Barricades featured heavily in the various European revolutions of the late 18th to early 20th centuries. The very first barricades in the streets of Paris, a feature of the French Revolution and urban rebellions ever since, went up on the Day of the Barricades, 12 May 1588, when an organized rebellion of Parisians forced Henri III from Paris, leaving it in the hands of the Catholic League. Wagons, timbers and hogsheads (barriques) were chained together to impede the movements of Swiss Guards and other forces loyal to the king. ... A major aim of Haussmann's renovation of Paris under Napoléon III was to eliminate the potential of citizens to build barricades by widening streets into avenues too wide for barricades to block. Such terms as "go to the barricades" or "standing at the barricades" are used in various languages, especially in rousing songs of various radical movements, as metaphors for starting and participating in a revolution or civil war, even when no physical barricades are used.

the English wiki entry says nothing about the recent use of barricades in Oaxaca, Argentina, Bolivia, Peru or, now, Honduras. Anyone want to work on that?

La version del wiki en español tampoco, pues dice

Una barricada es un parapeto improvisado que se hace con barricas, carruajes volcados, palos, piedras, etc. Sirve para estorbar el paso al enemigo y es de más uso en las revueltas populares que en el arte militar. Despues habla de su uso en Francia y España.

Thanks to my friend Jill for the Mexico terminology. If you haven't seen her movie Un Poquito de Tanta Verdad - do! It has great footage of the barricades in Oaxaca, and check out the fab “son de la barricada” in the soundrack.

Oh, and piquete - well, it's complicated because it refers to both a tactic and a particular movement. I'll make it a separate entry, soon.

3 comments:

Teo Ballvé said...

Sara, good post. I couldn't resist this response. Piquete is the actual event of blocking a road, piquetero is the organized unemployed worker who forms part of el movimiento piquetero, or una organización piquetera.

In Bolivia, I've heard bloqueo and corte de ruta, but mostly bloque. But it's interesting that the Aymara during past uprisings have categorized types of direct action that include (or are) bloqueos (From Raúl Zibechi, Dispersar el poder (La Paz: Textos Rebeldes, 2006), p. 97:

pulga: (Spanish for flea) Simultaneous, numerous, and decentralized quick "hit and run"-style road blockades, often erected under cover of night that partly serve to disperse repressive forces.

wayronko: (Aymara name for an earth beetle) marches and lighting-fast large bloqueos to distract or confuse security forces. (Beetles fly erratically.)

sikititi: (fire ant) marches of people, often in lines like ants.

taraxchi: (don't know what this means) massive mobilization to cut off all road arteries into a city. In uprisings, Bolivians have accomplished this with military precision. (This probably best describes what's happening in Honduras now.)

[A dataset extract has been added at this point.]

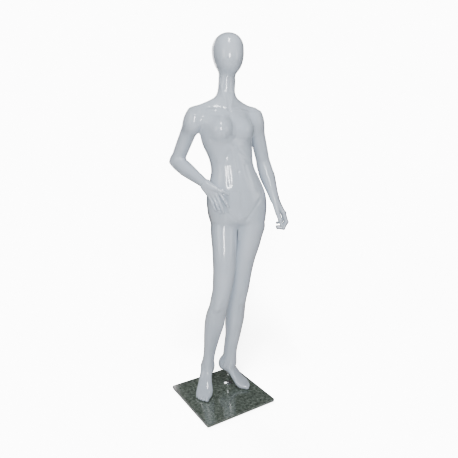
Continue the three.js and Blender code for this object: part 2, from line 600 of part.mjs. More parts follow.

Bloqueo tactics in these cases can include the carpeting of a road with large rocks with protestors present or not. This ties up security forces forcing them to take the time to remove all the rocks for transit (in El Alto this included military vehicles). In other instances, full-on barricades were used, including train cabooses that were pushed off overpasses. Overpasses themselves were torn down with brute force to also create impromptu barricades on the main highway connecting La Paz to the rest of the altiplano.

I write in the past tense because this is all mostly in reference to the Aymara-led uprising of El Alto in October 2003 to overthrow President Sánchez de Lozada, who by the way lives comfortably in a Maryland suburb despite the blood on his hands.

Sara Koopman said...

fantastic Teo! Many thanks : )

karaspita said...

Hi, just been pointed at your blog recently and I'm really in admiration of what you're doing - very useful! In Bolivia I have mostly heard 'bloqueo'/'bloquear' although the Aymara terms listed above are fascinating. One also hears exhortations to 'sow the road with stones'.